Uber has taken pains of late to appease drivers’ concerns, adding a tipping option that it had long resisted and making other tweaks to its app.
The investigation of the “Hell” program is one of at least three federal investigations under way into Uber’s practices, adding to a laundry list of challenges facing Dara Khosrowshahi, who formally took over as CEO on Tuesday after a 12-year tenure at the helm of Expedia Inc.
Mr. Khosrowshahi inherited a depleted executive suite, directors and investors divided over the future of the company and the fallout from a monthslong probe into Uber’s workplace culture that led to the ouster of longtime CEO Travis Kalanick.
The U.S. attorney’s office in the Northern District of California, working with FBI agents there, is investigating another Uber software tool, known as “Greyball,” which helped its drivers evade local transportation regulators, according to people familiar with the matter.
The FBI has issued subpoenas to public officials in Portland, Ore., Philadelphia and Austin, Texas, in connection with that investigation, according to officials in Portland and people familiar with the matter.
Uber has since said it stopped using Greyball to evade officials. Uber has said it has used the technology for other purposes. An Uber spokesman declined to comment on that investigation.
Uber and Lyft compete in every major U.S. metropolitan area. Photo: Spencer Platt/Getty Images
Additionally, the Justice Department has taken preliminary steps to investigate whether managers at Uber violated the Foreign Corrupt Practices Act, which bans the use of bribes to foreign officials to get or keep business, people familiar with the matter said.
The Wall Street Journal reported the investigation, which is in early stages, last month. Uber has said it is cooperating with the Justice Department on the investigation.
Uber is also contending with a lawsuit from rival Alphabet Inc., Google’s parent company, over allegedly stolen self-driving-car trade secrets, which a federal judge in May referred to the Justice Department for a possible criminal probe. Uber has denied wrongdoing and is contesting the lawsuit in court.
The existence of the “Hell” program was reported in April by tech website The Information, which said the program had been active from 2014 to early 2016, when it was discontinued.
Many airports now allow Uber and Lyft pickups, but lots of airports still ban pickups from drivers who aren’t regulated. WSJ’s Scott McCartney joins Tanya Rivero to discuss what to know before using a car-hailing service after your next flight. Photo: Getty (Originally Published July 6, 2016)

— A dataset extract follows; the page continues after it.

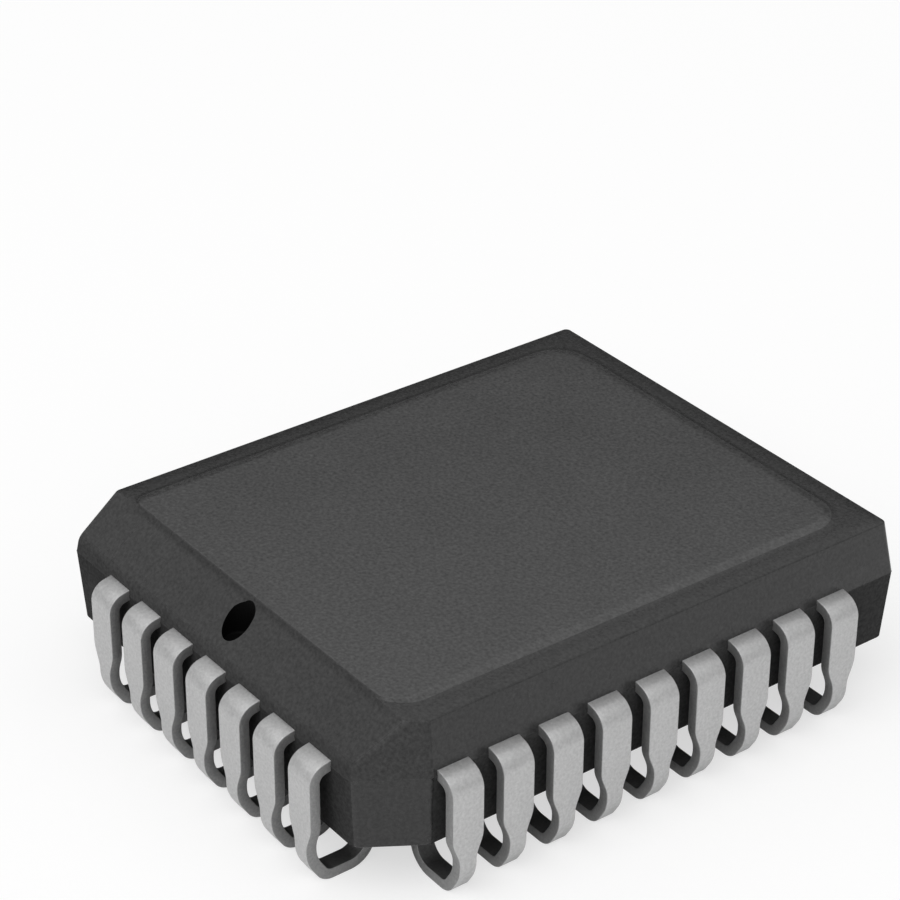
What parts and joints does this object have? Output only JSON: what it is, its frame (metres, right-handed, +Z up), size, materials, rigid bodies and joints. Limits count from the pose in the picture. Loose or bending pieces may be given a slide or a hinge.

It isn’t clear when the program came to the attention of law enforcement. Federal prosecutors in Manhattan had been pursuing an investigation into Uber’s anticompetitive strategies since at least early 2016, several people familiar with the matter said. It isn’t clear whether the investigation into “Hell” grew out of that effort, or if it began with a separate inquiry.
After The Information’s article was published in April, a Lyft driver filed a class-action lawsuit against Uber in federal court in California, alleging that Uber’s use of the program invaded his privacy and violated state wiretapping statutes and unfair-competition laws.
Lawyers for Uber said in a court filing that the complaint was based “on allegations made in a single online article that in turn was based on two anonymous sources,” and asked for the suit to be dismissed.
“Even if those allegations were true, they would not describe anything other than the collection and use of location information that Plaintiff knew was being broadcast by Lyft,” Uber’s lawyers wrote.
A judge dismissed the lawsuit late last month, but attorneys for the driver say they plan to refile a suit with an amended complaint later this month.
contributed to this article.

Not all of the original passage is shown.